I came across and AP article in the back of my paper yesterday about a river in New Zealand that was given “personhood” status. Five years ago, the Whanganui River was recognized as a living person in a groundbreaking New Zealand law. For many who live along its banks, the official recognition validated the deep spiritual connection they have with the river. They continue to feel the draw of its waters each day, whether to fish, canoe, or refresh their lives. Geoff Hipango, who manages mental health and addiction services for a tribal provider, says it will take some time for the river’s health to be fully restored but it’s now on the right track. The river’s status is a win for his tribe and the wider community, with all wanting to see the river’s health improved for future generations. Hipango says it has been a privilege to see the river gain personhood after all the hard work of his elders. “Really it was only embodying what our people have always acknowledged and lived by. It’s just that the law caught up.”
When I looked online, I found the Whanganui River is a major river in the North Island of New Zealand. The Whanganui is the country’s third-longest river at 180 Miles (290 km). Much of the land on either side of the river’s upper reaches are part of the Whanganui National Park, though the river itself is not part of the park. The river begins on the northern slopes of Mount Tongariro, an active volcano on the central plateau close to Lake Rotoaira. This navigable river flows from the volcanic mountains, through the bush-clad hill country, and past historic small settlements before reaching the coast at Whanganui. While the river has been impacted by modern development and farming, the largest impact is ongoing eruptions from the nearby volcanos. In the 1970’s a minor eruption from Mount Ruapehu spilled some of the contents from the Ruapehu Crater Lake. The toxic water entered the Whanganui River and killed much of the aquatic life downstream. Dead eels as large as 18 pounds (8.2 kg) and trout just over 5 pounds (2.3 kg) were washed up along the riverbanks. The tributary Whakapapa River had fish losses due to a lahar (pyroclastic mud flow) from Ruapehu in April 1975.

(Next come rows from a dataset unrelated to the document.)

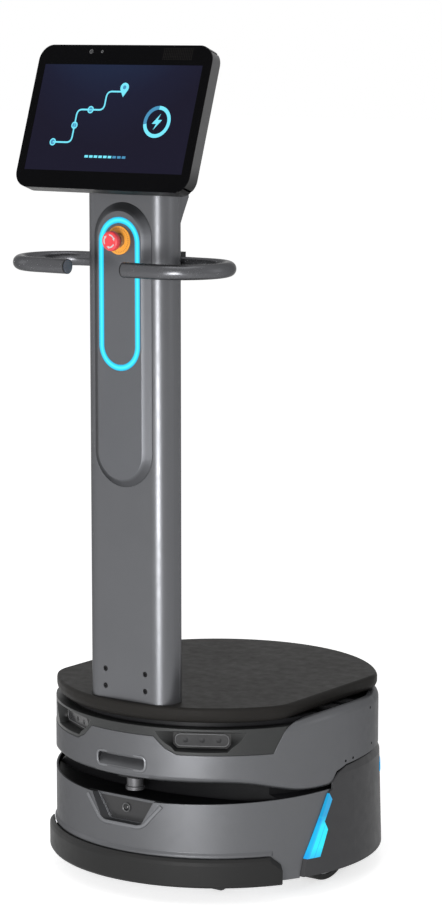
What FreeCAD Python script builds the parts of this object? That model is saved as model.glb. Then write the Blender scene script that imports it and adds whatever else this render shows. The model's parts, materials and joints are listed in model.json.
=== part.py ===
import FreeCAD, Part
import os
import re
import Sketcher
from FreeCAD import Rotation, Vector

# Autonomous delivery robot: a round wheeled base, a load deck, and a slim column
# with a stop button, a bent handlebar and a tilted touch display.
# Millimetres. +Z is up, the robot faces -Y, its left side is +X.
# The origin is on the floor, under the middle of the whole robot.

sizes = {
    # round base
    "centre_y": 27,
    "shell_radius": 252,
    "shell_wall": 3,
    "skirt_z": 31,
    "shell_height": 119,
    "rim_rise": 9.5,
    "seam": 0.5,
    "seam_foot_out": 57,
    "seam_low_out": 51.7,
    "seam_high_out": 8.8,
    # the mouth: a slot round the front for the laser scanner to look out of
    "mouth_height": 34,
    "mouth_side_height": 3.5,
    "mouth_bend": 180,
    "mouth_lip": 14,
    "lip_round": 9,
    # dark side and rear panels
    "panel_step": 6,
    "panel_stand": 2,
    "panel_flare": 4,
    "panel_chamfer": 9,
    # upper shell and its sensor band
    "upper_gap": 3,
    "band_rise": 42.5,
    "band_step": 26,
    "band_height": 40,
    "wedge_back": 60.5,
    "turn_back": 24.5,
    "band_wall": 20,
    "rim_over": 7,
    "rim_side_over": 5.5,
    "rim_width": 16,
    "rim_round": 11,
    "tray_drop": 8.5,
    "tray_sheet": 3,
    # depth cameras
    "camera_turn": 30,
    "camera_sunk": 17,
    "camera_width": 83,
    "camera_height": 21,
    "camera_deep": 22,
    # slot under the band
    "floor_sheet": 3,
    "scoop_width": 88,
    "scoop_rise": 14,
    "scoop_height": 20,
    "scoop_depth": 15,
    # front camera pod
    "pod_drop": 40,
    "pod_low_half": 36,
    "pod_top_half": 68,
    "pod_sunk": 17,
    "pod_rim": 5,
    "pod_inset": 2.5,
    "pod_round": 6,
    "lens_rise": 22.5,
    "lens_radius": 5,
    # bumper
    "bumper_stand": 11,
    "bumper_wall": 7.5,
    "bumper_low_z": 27,
    "bumper_top_z": 70,
    "bumper_turn": 57.3,
    "bumper_travel": 5,
    "guide_x": 60,
    "guide_z": 46,
    "guide_radius": 4,
    "guide_width": 20,
    "running_fit": 0.05,
    # side and rear lights
    "light_proud": 1.2,
    "light_rise": 29,
    "light_height": 94,
    "light_foot": 23.4,
    "tail_rise": 116,
    "tail_height": 13,
    # laser scanner
    "lidar_sunk": 39,
    "lidar_radius": 14.5,
    "lidar_head": 20,
    "lidar_rise": 7,
    "lidar_seat": 36,
    # chassis
    "plate_rise": 25,
    "plate_sheet": 5,
    "plate_inset": 14,
    "wheel_radius": 70,
    "wheel_width": 32,
    "wheel_inset": 58,
    "tyre_wall": 9,
    "axle_radius": 7,
    "axle_long": 56,
    "wheel_gap": 4,
    "ear_sheet": 8,
    "ear_height": 60,
    "ear_length": 80,
    "caster_x": 105,
    "caster_inset": 94,
    "caster_radius": 21,
    "caster_width": 18,
    "caster_trail": 16,
    "caster_drop": 8,
    "fork_sheet": 3,
    "pin_radius": 3,
    "post_x": 95,
    "post_y": 120,
    "post_radius": 9,
    "battery_width": 120,
    "battery_length": 170,
    "battery_height": 68,
    "board_width": 130,
    "board_length": 90,
    "board_height": 26,
    "contact_width": 14,
    "contact_height": 40,
    # load deck
    "deck_over": 0.5,
    "deck_thick": 24,
    "deck_inset": 2,
    "deck_side_inset": 37,
    "deck_corner": 60,
    "deck_under_round": 13,
    "deck_top_round": 5,
    "deck_socket": 6,
    "deck_fit": 0.5,
    "rail_x": 95,
    "rail_width": 40,
    "rail_inset": 87,
    # column
    "column_setback": 13,
    "column_width": 150,
    "column_depth": 46,
    "column_front_depth": 35,
    "column_corner": 25,
    "column_wall": 3,
    "screw_x": 37,
    "screw_low": 18,
    "screw_step": 26,
    "screw_radius": 4,
    "head_reach": 26,
    "head_low": 702,
    "column_cap": 60,
    "spine_width": 60,
    "spine_depth": 24,
    # control panel
    "panel_over": 42,
    "panel_long": 421,
    "panel_half": 52.5,
    "panel_proud": 9.5,
    "panel_bevel": 12.5,
    "ring_drop": 21,
    "ring_long": 226,
    "ring_half": 37.5,
    "ring_band": 9,
    "ring_deep": 3,
    # emergency stop
    "stop_drop": 55,
    "stop_plate_radius": 21,
    "stop_plate_thick": 1.5,
    "stop_collar_radius": 11,
    "stop_collar_long": 7,
    "stop_head_radius": 14.5,
    "stop_head_long": 11,
    "stop_stem_radius": 8,
    "stop_travel": 4,
    # handlebar
    "bar_drop": 37,
    "bar_radius": 11,
    "bar_wall": 2,
    "bar_reach": 66,
    "bar_bend": 65.85,
    "bar_bend_x": 109,
    "bar_end_x": 53,
    "plug_lip": 2,
    "clamp_x": 42,
    "clamp_width": 24,
    # display
    "screen_reach": 24.4,
    "screen_rise": 868,
    "screen_tilt": 18.9,
    "bezel_side": 14,
    "bezel_height": 28.25,
    "screen_corner": 24,
    "screen_thick": 28,
    "glass_thick": 2.5,
    "panel_wide": 286,
    "panel_tall": 161,
    "panel_drop": 1.7,
    "back_bevel": 6,
    "housing_wall": 6,
    "bracket_wide": 110,
    "bracket_sheet": 4,
    "bracket_tall": 54,
    "button_x": 25.5,
    "button_long": 22,
    "button_deep": 7,
    "button_proud": 1.6,
}

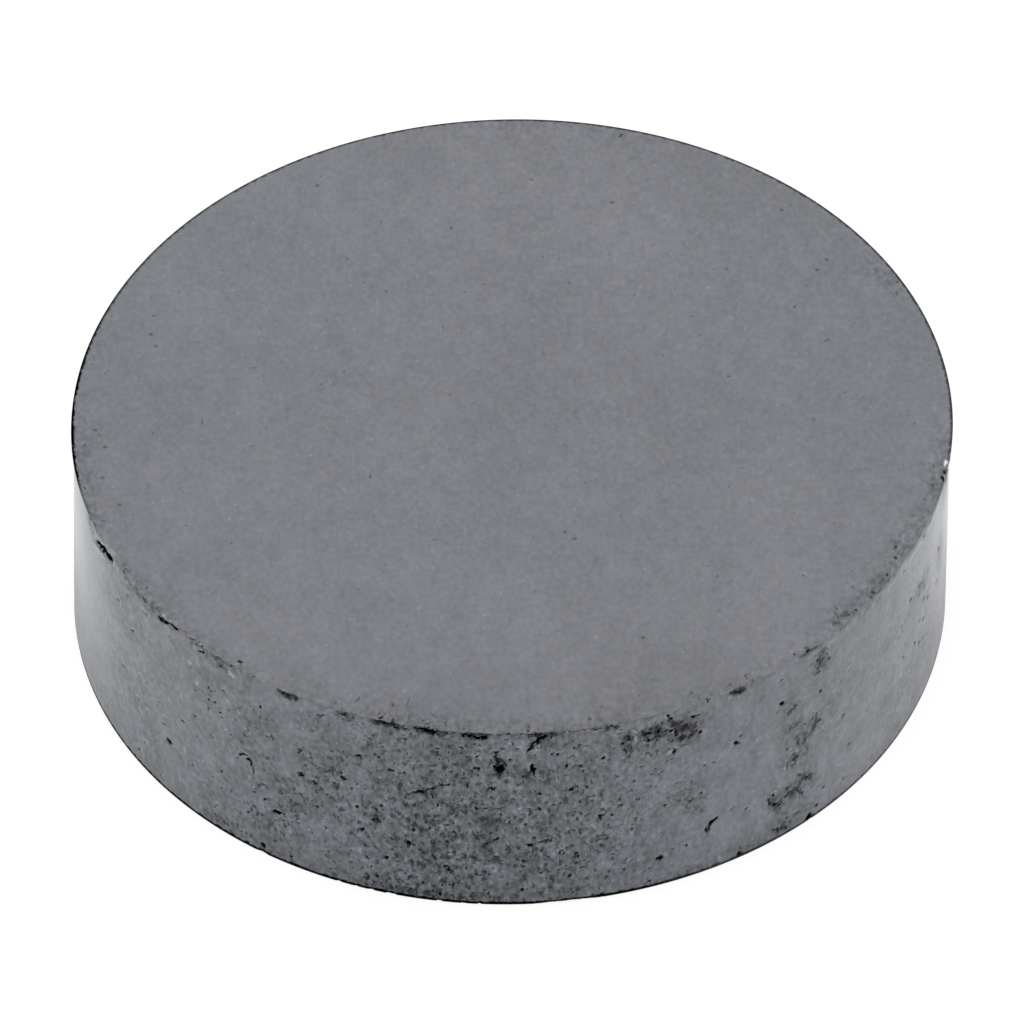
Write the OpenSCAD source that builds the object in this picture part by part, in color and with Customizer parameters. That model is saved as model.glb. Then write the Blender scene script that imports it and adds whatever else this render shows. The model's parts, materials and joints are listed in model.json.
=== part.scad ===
// Ferrite disc magnet: one plain round of pressed and sintered ceramic, magnetised from face
// to face. Both pole faces are ground flat and parallel. The round wall is left as it came out
// of the kiln, so it leans slightly out of square with the ground faces, its upper rim keeps a
// thin line of pressing flash, and the brittle edges are chipped. All sizes are in millimetres.
// The origin lies on the lower pole face, under the middle of the disc, and +Z is up.

/* [Disc] */
// Diameter of the round wall
disc_d = 18; // [8:0.5:40]
// Height between the two ground pole faces
disc_h = 4.95; // [2:0.05:12]
// How far the wall leans out of square, in degrees, its top towards +X
wall_lean = 1.2; // [0:0.1:2]

/* [Upper rim] */
// How far the pressing flash stands out from the wall
flash_out = 0.055; // [0.02:0.005:0.1]
// Height of the blunt outer edge of the flash
flash_edge = 0.1; // [0.04:0.01:0.2]
// Height over which the flash fades back into the wall below that edge
flash_fade = 0.2; // [0.1:0.02:0.3]

/* [Lower edge] */
// Width of the small break that grinding leaves around the lower pole face
edge_break = 0.05; // [0.02:0.01:0.2]

/* [Chips] */
// Length of the largest chip, measured along the rim
big_chip_len = 1.2; // [0.4:0.05:1.8]
// Depth of the largest chip, measured square to its own broken face
big_chip_depth = 0.16; // [0.05:0.01:0.3]

/* [Hidden] */
$fn = 96;

wall_r = disc_d / 2;
rim_r = wall_r + flash_out;
lean_out = disc_h / 2 * tan(wall_lean);
flash_root = 0.05;
flash_slope = flash_out / flash_fade;

// Chips along the upper rim. Each row holds the angle around the disc in degrees, the length
// along the rim, the depth, and the lean of the broken face: 90 bites straight down into the
// pole face, 0 bites straight into the wall.
UPPER_CHIPS = [
    [203, 0.70, 0.12, 15],
    [219, 0.55, 0.07, 40],
    [229, 0.25, 0.05, 40],
    [240.5, 0.55, 0.07, 35],
    [247, 0.40, 0.06, 35],
    [253, 0.60, 0.08, 30],
    [259, 0.50, 0.06, 30],
    [265, 0.50, 0.06, 30],
    [273, 0.40, 0.05, 30],
    [277.5, 0.55, 0.05, 35],
    [282, 0.40, 0.06, 30],
    [290.5, big_chip_len, big_chip_depth, 20],
    [299, 0.55, 0.07, 40],
    [312, 0.90, 0.07, 40],
    [321, 0.50, 0.06, 40],
    [348, 0.40, 0.06, 35],
];

// Chips along the lower edge, in the same form.
LOWER_CHIPS = [
    [236, 0.30, 0.07, 30],
    [301, 0.25, 0.05, 30],
];

// Radius of the ball whose bite has a given length and depth
function ball_r(len, depth) = (len * len / 4 + depth * depth) / (2 * depth);

// The pressed round, leaning, long enough to be ground off at both ends
module pressed_round() {
    translate([0, 0, disc_h / 2])
        rotate([0, wall_lean, 0])
            cylinder(r = wall_r, h = disc_h * 2, center = true);
}

// What grinding leaves of it: two flat faces and the small break around the lower one
module ground_envelope() {
    translate([-lean_out, 0, 0])
        rotate_extrude()
            polygon([
                [0, 0],
                [wall_r - edge_break, 0],
                [wall_r + disc_h, edge_break + disc_h],
                [0, edge_break + disc_h],
            ]);
}

// The flash: a ring around the upper rim that tapers down, and ends a little inside the wall
module flash_ring() {
    root_low = -flash_edge - (flash_out + flash_root) / flash_slope;
    translate([lean_out, 0, disc_h])
        rotate_extrude()
            polygon([
                [0, -flash_edge],
                [wall_r - flash_root, root_low],
                [rim_r, -flash_edge],
                [rim_r, 0],
                [0, 0],
            ]);
}

// One shell-shaped chip out of an edge of radius edge_r, as a ball that sinks depth into it
module chip(edge_r, angle, len, depth, lean) {
    r = ball_r(len, depth);
    reach = r - depth;
    rotate([0, 0, angle])
        translate([edge_r + reach * cos(lean), 0, reach * sin(lean)])
            sphere(r = r);
}

module upper_chips() {
    translate([lean_out, 0, disc_h])
        for (c = UPPER_CHIPS)
            chip(rim_r, c[0], c[1], c[2], c[3]);
}

module lower_chips() {
    translate([-lean_out, 0, 0])
        mirror([0, 0, 1])
            for (c = LOWER_CHIPS)
                chip(wall_r, c[0], c[1], c[2], c[3]);
}

module magnet_disc() {
    color([0.28, 0.29, 0.31])
        difference() {
            union() {
                intersection() {
                    pressed_round();
                    ground_envelope();
                    translate([0, 0, disc_h / 2])
                        cube([disc_d * 2, disc_d * 2, disc_h], center = true);
                }
                flash_ring();
            }
            upper_chips();
            lower_chips();
        }
}

magnet_disc();
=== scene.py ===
# %% [markdown]
# # A ferrite disc magnet
# The object is one plain round of sintered ferrite, 18 mm across and 5 mm high. Ferrite powder is
# pressed in a round die, fired until it is a hard dark grey ceramic, and ground flat on its two
# pole faces. The round wall is never ground, so it leans a little out of square with the faces,
# it keeps the pits and dark grains of the kiln, and a hair of pressing flash stands out at the
# upper rim. Nothing moves and nothing is joined on, so the whole lesson is about one surface: how
# to build it, how to damage it, and how to colour it.
#
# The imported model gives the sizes. Every size is taken a hair small, so that the finished piece
# stays inside that box.

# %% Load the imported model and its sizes
import json
from math import cos, pi, radians, sin

import bpy
import numpy as np
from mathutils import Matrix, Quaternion, Vector


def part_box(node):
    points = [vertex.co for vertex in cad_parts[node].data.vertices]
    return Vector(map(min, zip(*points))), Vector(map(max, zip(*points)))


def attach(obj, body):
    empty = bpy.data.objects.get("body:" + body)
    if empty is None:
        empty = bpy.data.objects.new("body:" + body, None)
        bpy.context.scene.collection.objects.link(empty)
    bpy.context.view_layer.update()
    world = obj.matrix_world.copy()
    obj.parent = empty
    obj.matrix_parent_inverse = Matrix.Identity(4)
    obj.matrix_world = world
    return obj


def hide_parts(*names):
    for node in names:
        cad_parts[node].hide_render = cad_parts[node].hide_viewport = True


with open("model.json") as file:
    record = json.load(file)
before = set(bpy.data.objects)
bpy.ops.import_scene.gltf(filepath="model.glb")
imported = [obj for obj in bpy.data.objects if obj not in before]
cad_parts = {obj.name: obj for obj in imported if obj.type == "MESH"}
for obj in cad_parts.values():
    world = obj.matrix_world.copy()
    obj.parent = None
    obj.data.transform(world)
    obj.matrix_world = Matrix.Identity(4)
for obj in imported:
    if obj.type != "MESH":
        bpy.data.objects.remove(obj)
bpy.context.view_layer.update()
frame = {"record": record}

MM = 0.001
disc_low, disc_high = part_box("magnet_disc")
wall = next(mount for mount in frame["record"]["mounts"] if mount["kind"] == "pin")

hair = 0.002 * MM
height = disc_high.z - hair
wall_r = wall["dims"]["r_mm"] * MM - hair
rim_r = (disc_high.y - disc_low.y) / 2 - hair
flash = rim_r - wall_r
lean = wall["axis"][0] / wall["axis"][2]
lean_out = lean * height / 2
print(f"{height / MM:.2f} mm high, wall radius {wall_r / MM:.2f} mm, flash {flash / MM:.3f} mm")
print(f"the wall leans {lean:.4f} mm out for each mm up")

# %% [markdown]
# ## The camera
# The disc is looked at from the front, 44.5 degrees above the bench, through a long lens from
# far away, so the far rim looks almost as wide as the near one. A short lens close by would make
# the near rim bulge. The view is turned by just under a degree about its own axis, and the disc
# sits a hair off the middle of the view.

# %% Camera
scene = bpy.context.scene
scene.view_settings.view_transform = "Standard"

elevation = radians(44.53)
roll = radians(-0.91)
distance = 58.6 * rim_r
lens_mm = 905.6
aside = Vector((-0.027, 0, 0)) * MM
lowered = 0.052 * MM
back = Vector((0, -cos(elevation), sin(elevation)))
up = Vector((0, sin(elevation), cos(elevation)))
aim = Vector((lean_out, 0, height / 2)) + aside - up * lowered

camera = bpy.data.objects.new("camera", bpy.data.cameras.new("camera"))
scene.collection.objects.link(camera)
camera.data.sensor_width = 36
camera.data.lens = lens_mm
camera.data.clip_start = distance / 10
camera.data.clip_end = distance * 4
camera.location = aim + back * distance
camera.rotation_mode = "QUATERNION"
camera.rotation_quaternion = Quaternion(back, roll) @ (-back).to_track_quat("-Z", "Y")
scene.camera = camera
print(f"camera {distance:.3f} m away, lens {lens_mm} mm")

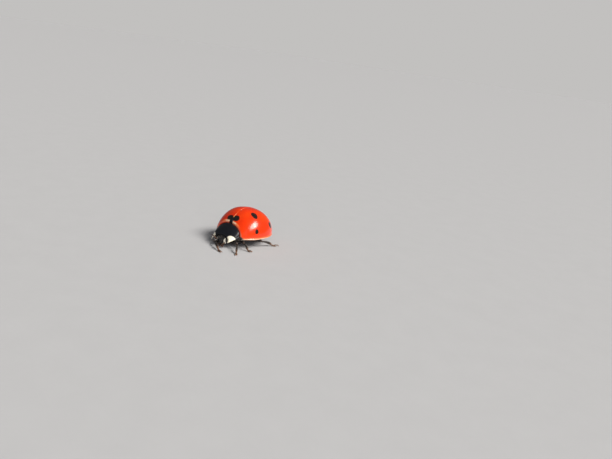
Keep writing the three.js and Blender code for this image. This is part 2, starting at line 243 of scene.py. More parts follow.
def add_piece(name, shape, nodes, material, patches=None):
    """Makes the piece, rides it on the one body and hides the CAD nodes that it stands for."""
    points = (np.vstack(shape.points) + PLACE) * MM
    mesh = bpy.data.meshes.new(name)
    mesh.from_pydata(points.tolist(), [], [face for faces in shape.faces for face in faces.tolist()])
    for key, spans in shape.values.items():
        full = np.zeros(len(points), np.float32)
        for start, value in spans:
            full[start:start + len(value)] = value
        mesh.attributes.new(key, "FLOAT", "POINT").data.foreach_set("value", full)
    if patches is not None:
        layer = mesh.uv_layers.new(name="OFBake")
        corners = np.zeros(len(mesh.loops), np.int32)
        mesh.loops.foreach_get("vertex_index", corners)
        layer.data.foreach_set("uv", patches[corners].astype(np.float32).reshape(-1))
    mesh.polygons.foreach_set("use_smooth", np.ones(len(mesh.polygons), bool))
    mesh.materials.append(material)
    mesh.update()
    piece = new_object(name, mesh)
    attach(piece, "root")
    if nodes:
        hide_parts(*nodes)


def rings_along(path, wide, deep, up, around=24, square=1.0):
    """Oval rings round a path: wide is each ring's half width, deep its half depth towards up."""
    tangent = unit(np.gradient(path, axis=0))
    side = unit(np.cross(tangent, np.broadcast_to(up, path.shape)))
    over = np.cross(side, tangent)
    angle = np.linspace(0, 2 * math.pi, around, endpoint=False)
    across = np.sign(np.cos(angle)) * np.abs(np.cos(angle)) ** square
    upward = np.sign(np.sin(angle)) * np.abs(np.sin(angle)) ** square
    wide = np.broadcast_to(wide, len(path))[:, None, None]
    deep = np.broadcast_to(deep, len(path))[:, None, None]
    offset = side[:, None] * across[None, :, None] * wide + over[:, None] * upward[None, :, None] * deep
    return path[:, None] + offset, angle


def ends(s, near, far):
    """Rounds a rod's two ends over the given shares of it: nearly 0 at s = 0 and s = 1, and 1 between."""
    return np.maximum(quarter_round(s / near) * quarter_round((1 - s) / far), 0.02)


def crowded(steps):
    """From 0 to 1 in steps that are smallest at both ends."""
    return (1 - np.cos(np.linspace(0, math.pi, steps))) / 2


def stations(path_points, steps):
    """Points along a smooth line, closest at its ends, and their share of the way."""
    s = crowded(steps)
    line = curve(path_points, 200)
    at = s * (len(line) - 1)
    return np.stack([np.interp(at, np.arange(len(line)), line[:, k]) for k in range(3)], -1), s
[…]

The river has special and spiritual importance for Māori, who call it Te awa tupua. It was the home for a large proportion of Māori villages in pre-European times and is regarded as a special treasure (taonga). The river has been one of the most fiercely contested regions of the country in claims before the Waitangi Tribunal for the return of tribal lands. The Whanganui River claim is the longest-running legal case in New Zealand’s history with petitions and court action beginning in the 1930’s. More recently the Waitangi Tribunal hearings began in the 1990’s, the ongoing Tieke Marae land occupation since 1993, and the highly publicized Moutoa Gardens occupation in 1995. An agreement was reached on August 30, 2012, that entitled the Whanganui River to a legal identity. This was the first such designation in the world, and on March 15, 2017, the settlement was passed into law by the New Zealand Parliament. Chris Finlayson, the Minister for Treaty of Waitangi Negotiations, said the river would have an identity “with all the corresponding rights, duties and liabilities of a legal person”. The river will be represented by two officials, one from the Māori and the other from the government.
THOUGHTS: When I learned the Whanganui River had been granted the rights as a person under New Zealand law it made me wonder what those rights might be. It turns out there are seven specific rights granted to citizens. You can live in New Zealand indefinitely (seems a given), can travel overseas with a New Zealand passport (seems unlikely), can vote (again, may be tough), can stand for parliament or local government (can a river stand?), can have full access to an education (hard for the waters to sit still), can represent New Zealand in sports (water sports?), and to have full economic and social rights. It seems the last right of personhood was what may have been intended. Now it is up to the representatives from the Māori and the government to agree on what is best for the Whanganui, and its people. Act for all. Change is coming and it starts with you.